Math teacher Kate Baker has been teaching long enough to recognize when there is a shift in energy at Blue Valley. However, Baker believes not all classes and students have been impacted by this unusual change. 

“I haven’t seen [a decrease in motivation] as much in the honors classes,” Baker said. “But in the regular classes, I feel like it’s just very different from many years ago.” 

A possible cause for the discrepancy between on-level and advanced classes could be the reward of improving one’s grade point average or earning college credit.

“The higher level classes seem to have a little more motivation because they have that college credit option,” Baker said. “But otherwise, the motivation, I definitely feel, is a little less.” 

Baker presumes the drop in effort stems from the forgiving environment created in 2020 due to the pandemic. 

“When Covid hit, I feel like we were just trying to be as accommodating as possible, which lowered expectations because we just wanted to get something out of the students,” Baker said. “I feel like that is kind of where they’re staying — that’s what they were used to, so it’s harder to bring them up.”

The change in schedule organization also impacted Baker’s teaching style and how she organizes her lesson plans.  

“The block scheduling has changed it, too,” Baker said. “I feel like we were able to teach sections of content; now we’re trying to combine sections together or spread them out.” 

This takes a toll on students’ motivation as well because of the extended time they spend in class. 

“They don’t have as much homework as they used to, so they don’t do as much outside practice,” Baker said. “They have so many opportunities to finish work in class, that if they’re assigned something outside of class, they won’t do it.” 

Baker suggests that preparing students for college-level coursework is necessary to incite motivation. 

“[I have to] remind them what our goal is: next year, you’re taking a college-level class,” she said. “We need to ramp it up so you’re prepared for that.”


A Motivated Mindset

Staying motivated and consistent plays a big role in junior Jenae Lee’s daily life in order to combat stress during the school year. 

Lee visits the gym often to help improve her mental health, giving her a better focus on schoolwork.

“I always workout after school to help my mentality before I start studying,” Lee said.

She finds having something she’s passionate about helps her health and staying focused in school. Lee recommends finding a hobby you truly enjoy out of school for anyone struggling with motivation.

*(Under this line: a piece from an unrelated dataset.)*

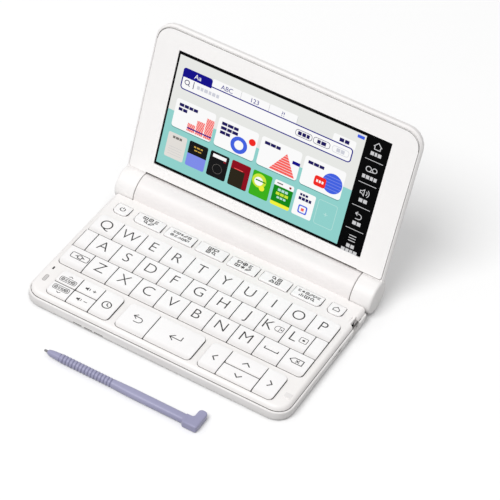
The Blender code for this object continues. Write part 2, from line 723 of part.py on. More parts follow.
def make_membrane(keys):
    """The rubber sheet under the keys, with a dome under each."""
    outline = rounded_outline((block_left + MEMBRANE_MARGIN, block_right - MEMBRANE_MARGIN,
                               control_front + MEMBRANE_MARGIN, function_rear), [GROUP_CORNER] * 4)
    body = plate("key_membrane", outline, membrane_z, membrane_top_z)
    domes = []
    for name, box, *_ in keys:
        place = ((box[0] + box[1]) * HALF_SHARE, (box[2] + box[3]) * HALF_SHARE)
        rings = []
        for z, share in ((membrane_top_z - MEMBRANE_THICKNESS * HALF_SHARE, 1.0),
                         (membrane_top_z, 1.0), (membrane_top_z + DOME_HEIGHT, HALF_SHARE)):
            circle = arc(place, DOME_RADIUS * share, 0.0, 4 * RIGHT_ANGLE, DOME_SIDES)[:-1]
            rings.append([(x, y, z) for x, y in circle])
        domes.append(loft(name, rings))
    join(body, *domes)
    dress(body, RUBBER_FINISH)


def make_board():
    """The circuit board on its bosses, with its chips underneath."""
    corner = CASE_CORNER - SHELL_WALL - BOARD_MARGIN
    outline = rounded_outline((-board_side, board_side, board_front, board_rear),
                              (corner, corner, REAR_CORNER, REAR_CORNER))
    body = plate("main_board", outline, board_z, board_z + BOARD_THICKNESS)
    chips = []
    depth = board_rear - board_front
    for index, (across, along, width, length) in enumerate(CHIP_SHARES):
        x, y = across * board_side, board_front + along * depth
        half_width, half_length = width * board_side * HALF_SHARE, length * depth * HALF_SHARE
        low, high = board_z - BOARD_THICKNESS * CHIP_HEIGHT_SHARE, board_z + BOARD_THICKNESS * HALF_SHARE
        chips.append(block(f"chip_{index}", x - half_width, x + half_width, y - half_length, y + half_length,
                           low, high))
    join(body, *chips)
    dress(body, BOARD_FINISH)


def make_batteries():
    """Two cells end to end in the barrel, each with its nub to the right."""
    nub = battery_length - BATTERY_NUB_LENGTH
    stations = [(-battery_length, battery_radius), (-BATTERY_NUB_LENGTH, battery_radius),
                (-BATTERY_NUB_LENGTH, BATTERY_NUB_RADIUS), (0.0, BATTERY_NUB_RADIUS),
                (0.0, battery_radius), (nub, battery_radius),
                (nub, BATTERY_NUB_RADIUS), (battery_length, BATTERY_NUB_RADIUS)]
    body = turned("battery_pair", stations, (hinge_y, hinge_z), BATTERY_SIDES)
    dress(body, BATTERY_FINISH)


def make_battery_cover():
    """The lower rear skin of the barrel, which slides off backwards."""
    centre = (hinge_y, hinge_z)
    start, end = TROUGH_ANGLE + cover_gap_angle, 4 * RIGHT_ANGLE + ARCH_ANGLE - cover_gap_angle
    profile = arc(centre, barrel_radius, start, end, ARC_STEPS)
    profile += arc(centre, barrel_bore, end, start, ARC_STEPS)
    body = extrusion("battery_cover", profile, -barrel_side, barrel_side)
    put_origin(body, (0.0, hinge_y, hinge_z))
    dress(body, SHELL_FINISH)


def make_shafts():
    """The two hinge shafts, each with a collar behind the end wall of the barrel."""
    collar = barrel_side - BARREL_END_WALL - CLEARANCE
    stations = [(collar - SHAFT_COLLAR_LENGTH, SHAFT_COLLAR_RADIUS), (collar, SHAFT_COLLAR_RADIUS),
                (collar, SHAFT_RADIUS), (barrel_side + SHAFT_REACH, SHAFT_RADIUS)]
    for name, side in (("hinge_shaft_left", -1), ("hinge_shaft_right", 1)):
        body = turned(name, [(side * x, radius) for x, radius in stations], (hinge_y, hinge_z), SHAFT_SIDES)
        dress(body, STEEL_FINISH)


def make_lid(hinge):
    """The lid's rear shell with its two knuckles, its front panel and the display between them."""
    radii = (REAR_CORNER, REAR_CORNER, LID_CORNER, LID_CORNER)
    box = (-lid_side, lid_side, LID_FOOT, lid_top)
    levels = [(lid_rim, LID_RIM_INSET)]
    levels += [(up * LID_DEPTH, inward * LID_BACK_INSET) for up, inward in LID_RING_SHARES]
    rings = [[(x, y, -depth) for x, y in rounded_outline(box, radii, inset)] for depth, inset in levels]
    shell = loft("lid_back_cover", rings)
    ends = ((-knuckle_side, lid_swing), (knuckle_side, lid_swing))
    cut(shell, turned("swing", ends, (0.0, 0.0), SWING_SIDES))
    floor = -LID_DEPTH + LID_BACK_SKIN
    wall = LID_WALL
    pocket = rounded_outline((-lid_side + wall, lid_side - wall, panel_foot + wall, lid_top - wall),
                             (REAR_CORNER, REAR_CORNER, LID_CORNER - wall, LID_CORNER - wall))
    cut(shell, plate("pocket", pocket, floor, OVERRUN))
    side, top = panel_side + CLEARANCE, panel_top + CLEARANCE
    corner = LID_CORNER - PANEL_EDGE
    rebate = rounded_outline((-side, side, lid_swing, top), (REAR_CORNER, REAR_CORNER, corner, corner))
    cut(shell, plate("rebate", rebate, -panel_back - CLEARANCE, OVERRUN))
    cut(shell, block("rebate_foot", -knuckle_side, knuckle_side, LID_FOOT, panel_foot + CLEARANCE,
                     -panel_back - CLEARANCE, OVERRUN))
    join(shell, *[knuckle(name, way) for name, way in (("knuckle_left", -1), ("knuckle_right", 1))])
    bore = SHAFT_RADIUS + CLEARANCE
    reach = barrel_side + SHAFT_REACH + 2 * CLEARANCE
    cut(shell, *[turned("bore", ((way * (knuckle_side - OVERRUN), bore), (way * reach, bore)),
                        (0.0, 0.0), SHAFT_SIDES) for way in (-1, 1)])
    dress(shell, SHELL_FINISH, hinge)

    corner -= CLEARANCE
    radii = (REAR_CORNER, REAR_CORNER, corner, corner)
    box = (-panel_side, panel_side, panel_foot, panel_top)
    levels = ((panel_back, 0.0), (PANEL_SETBACK + PANEL_BEVEL, 0.0), (PANEL_SETBACK, PANEL_BEVEL))
    panel = loft("lid_front_panel", [[(x, y, -depth) for x, y in rounded_outline(box, radii, inset)]
                                     for depth, inset in levels])
    left, right, low, high = window_box
    cut(panel, block("window", left, right, low, high, -panel_back - OVERRUN, OVERRUN))
    dress(panel, DECK_FINISH, hinge)

    glass = grow(window_box, -CLEARANCE)
    flange = grow(window_box, DISPLAY_FLANGE)
    rings = []
    for outline, depth in ((flange, LID_DEPTH - LID_BACK_SKIN - CLEARANCE), (flange, panel_back + CLEARANCE),
                           (glass, panel_back + CLEARANCE), (glass, PANEL_SETBACK + GLASS_SETBACK)):
        rings.append([(x, y, -depth) for x, y in rounded_outline(outline, [KEY_CORNER] * 4)])
    dress(loft("display_panel", rings), GLASS_FINISH, hinge)


def knuckle(name, way):
    """A round hinge knuckle with softened outer edge, on the left or right end of the lid."""
    outer = lid_side
    rounds = arc((outer - KNUCKLE_ROUND, barrel_radius - KNUCKLE_ROUND), KNUCKLE_ROUND, RIGHT_ANGLE, 0.0,
                 CORNER_STEPS)
    stations = [(way * knuckle_side, barrel_radius)] + [(way * x, radius) for x, radius in rounds]
    return turned(name, stations, (0.0, 0.0), KNUCKLE_SIDES)


def stylus_ring(x, width, height):
    """A rounded, slightly square section of the stylus."""
    ring = []
    for step in range(STYLUS_SIDES):
        angle = 4 * RIGHT_ANGLE * step / STYLUS_SIDES
        across, up = math.cos(math.radians(angle)), math.sin(math.radians(angle))
        y = math.copysign(abs(across) ** STYLUS_SQUARE_SHARE, across) * width * HALF_SHARE
        z = math.copysign(abs(up) ** STYLUS_SQUARE_SHARE, up) * height * HALF_SHARE
        ring.append((x, y, z))
    return ring


def stylus_sections():
    """The stylus from its tip: cone, collar, ribbed grip and the wider, flattened barrel."""
    tip_end = STYLUS_TIP * STYLUS_TIP_END_SHARE
    sections = [(0.0, tip_end, tip_end), (STYLUS_TIP_LENGTH, STYLUS_TIP * 2, STYLUS_TIP * 2)]
    grip = STYLUS_TIP_LENGTH + STYLUS_CONE_LENGTH
    sections.append((grip, STYLUS_NECK, STYLUS_NECK))
    for rib in range(STYLUS_RIBS):
        start = grip + (rib + 1) * STYLUS_RIB_PITCH
        low = STYLUS_GRIP - 2 * STYLUS_RIB_DEPTH
        for share, size in ((-0.35, STYLUS_GRIP), (-0.12, low), (0.12, low)):
            sections.append((start + share * STYLUS_RIB_PITCH, size, size))
    end = grip + (STYLUS_RIBS + 1) * STYLUS_RIB_PITCH
    sections.append((end, STYLUS_GRIP, STYLUS_GRIP))
    sections.append((end + STYLUS_TAPER_LENGTH, STYLUS_WIDTH, STYLUS_HEIGHT))
    sections.append((STYLUS_LENGTH - STYLUS_BLOCK_LENGTH * HALF_SHARE, STYLUS_WIDTH, STYLUS_HEIGHT))
    return sections


def stylus_head():
    """The hooked head: a block that steps out in front, and an arm that turns to the rear."""
    start, end = STYLUS_LENGTH - STYLUS_BLOCK_LENGTH, STYLUS_LENGTH
    half, turn, corner = STYLUS_WIDTH * HALF_SHARE, RIGHT_ANGLE, STYLUS_HOOK_ROUND
    arm = end - STYLUS_HOOK_LENGTH
    front = -half - STYLUS_BLOCK_REACH
    points = [(start, half), (start, -half), (start + STYLUS_BLOCK_REACH, front)]
    points += arc((end - corner, front + corner), corner, 3 * turn, 4 * turn, CORNER_STEPS)
    points += arc((end - corner, STYLUS_HOOK_REACH - corner), corner, 0.0, turn, CORNER_STEPS)
    points += arc((arm + corner, STYLUS_HOOK_REACH - corner), corner, turn, 2 * turn, CORNER_STEPS)
    points += arc((arm - corner, half + corner), corner, 4 * turn, 3 * turn, CORNER_STEPS)
    head = plate("head", points, -STYLUS_HEIGHT * HALF_SHARE, STYLUS_HEIGHT * HALF_SHARE)
    work = bmesh.new()
    work.from_mesh(head.data)
    rims = [edge for edge in work.edges if abs(edge.verts[0].co.z - edge.verts[1].co.z) < CLEARANCE]
    bmesh.ops.bevel(work, geom=rims, offset=STYLUS_HEAD_BEVEL, segments=2, profile=HALF_SHARE, affect="EDGES")
    work.to_mesh(head.data)
    work.free()
    return head


def make_stylus():
    """The stylus, lying in front of the case with its tip to the left."""
    body = loft("stylus", [stylus_ring(*section) for section in stylus_sections()])
    join(body, stylus_head())
    body.location = (-case_side + STYLUS_LEFT, case_front - STYLUS_AHEAD,
                     STYLUS_HEIGHT * HALF_SHARE - FEET_HEIGHT)
    dress(body, STYLUS_FINISH)


def main():
    for body in list(bpy.data.objects):
        bpy.data.objects.remove(body)
    hinge = bpy.data.objects.new("lid_hinge", None)
    bpy.context.scene.collection.objects.link(hinge)
    keys = key_places()
    make_bottom_case()
    make_top_case(keys)
    make_membrane(keys)
    make_board()
    make_batteries()
    make_battery_cover()
    make_shafts()
    make_keys(keys)
    make_lid(hinge)
    make_stylus()
    hinge.location = (0.0, hinge_y, hinge_z)
    hinge.rotation_euler = (math.radians(LID_ANGLE), 0.0, 0.0)
    bpy.context.view_layer.update()


main()
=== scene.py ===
import json
import math

import bmesh
import bpy
import numpy as np
from mathutils import Matrix, Vector


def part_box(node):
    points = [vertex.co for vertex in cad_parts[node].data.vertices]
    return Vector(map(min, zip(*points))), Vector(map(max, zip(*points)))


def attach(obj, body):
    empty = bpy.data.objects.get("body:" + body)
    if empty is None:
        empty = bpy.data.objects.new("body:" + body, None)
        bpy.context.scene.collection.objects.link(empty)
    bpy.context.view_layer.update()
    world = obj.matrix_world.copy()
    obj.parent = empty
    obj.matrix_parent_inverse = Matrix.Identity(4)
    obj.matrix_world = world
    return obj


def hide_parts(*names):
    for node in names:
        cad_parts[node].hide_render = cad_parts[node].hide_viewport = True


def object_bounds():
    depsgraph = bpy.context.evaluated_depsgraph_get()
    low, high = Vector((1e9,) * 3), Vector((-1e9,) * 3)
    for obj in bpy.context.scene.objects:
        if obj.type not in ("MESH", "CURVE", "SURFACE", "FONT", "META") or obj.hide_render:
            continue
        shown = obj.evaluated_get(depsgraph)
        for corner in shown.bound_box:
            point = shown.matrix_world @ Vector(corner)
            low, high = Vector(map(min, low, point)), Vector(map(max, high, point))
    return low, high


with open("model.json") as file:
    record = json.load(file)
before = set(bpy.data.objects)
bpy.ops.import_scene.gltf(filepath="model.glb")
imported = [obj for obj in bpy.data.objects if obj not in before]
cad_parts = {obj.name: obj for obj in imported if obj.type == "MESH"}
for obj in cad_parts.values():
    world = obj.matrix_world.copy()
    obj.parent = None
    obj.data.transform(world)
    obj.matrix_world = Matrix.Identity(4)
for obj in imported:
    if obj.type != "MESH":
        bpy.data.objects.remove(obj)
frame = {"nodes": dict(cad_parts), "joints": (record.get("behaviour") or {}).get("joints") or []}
nodes = frame["nodes"]
joints = {joint["name"]: joint for joint in frame["joints"]}
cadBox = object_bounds()
mm = 0.001


def addObject(name, data):
    thing = bpy.data.objects.new(name, data)
    bpy.context.scene.collection.objects.link(thing)
    return thing


# The view: where the photo was taken from, and the frame that it was cut to
view = {
    "place": (0.353999, -0.798095, 0.836741),  # metres, in the frame
    "azimuth": 24.135,  # degrees round to the right of the front
    "elevation": 42.376,  # degrees above the horizon
    "roll": 8.167,  # degrees, right side up
    "focalPixels": 2445.99,
    "imagePixels": 500.0,
    "axisPixel": (205.66, 239.23),  # where the lens looks straight ahead
    "sensor": 36.0,  # millimetres
    "nearest": 0.05, "farthest": 20.0,  # metres, the range that it sees
}


def makeCamera(look):
    # forward = (-sin az cos el, cos az cos el, -sin el); the right vector is (cos az, sin az, 0) rolled about it
    az, el, roll = (math.radians(look[key]) for key in ("azimuth", "elevation", "roll"))
    forward = np.array((-math.sin(az) * math.cos(el), math.cos(az) * math.cos(el), -math.sin(el)))
    level = np.array((math.cos(az), math.sin(az), 0.0))
    right = level * math.cos(roll) + np.cross(level, forward) * math.sin(roll)
    up = np.cross(right, forward)
    data = bpy.data.cameras.new("photoCamera")
    data.sensor_width = look["sensor"]
    data.lens = look["focalPixels"] / look["imagePixels"] * look["sensor"]
    half = look["imagePixels"] / 2
    data.shift_x = (half - look["axisPixel"][0]) / look["imagePixels"]
    data.shift_y = (look["axisPixel"][1] - half) / look["imagePixels"]
    data.clip_start, data.clip_end = look["nearest"], look["farthest"]
    camera = addObject("photoCamera", data)
    turn = Matrix(np.stack((right, up, -forward), axis=1).tolist()).to_4x4()
    camera.matrix_world = Matrix.Translation(look["place"]) @ turn
    bpy.context.scene.camera = camera


makeCamera(view)
print("camera in place")


# Node building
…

“Have passions outside of school,” Lee said. “Remember your future [to] motivate yourself.” 

Low grades are a common stress factor for students that may feel extremely heavy. 

“I have had moments of unmotivation,” Lee said. “Usually how I cope with that is once I see the grades start dropping, that kind of freaks me out, so I communicate with teachers for help.” 

Another way of staying driven in school for Lee is thinking back to all the effort and work she has put into her high school years. This keeps her focused on her schoolwork.

 This type of mindset keeps Lee determined for her future and prevents her from falling off of assignments.

“I have motivation to keep going and not ruin my GPA from slacking,” Lee said.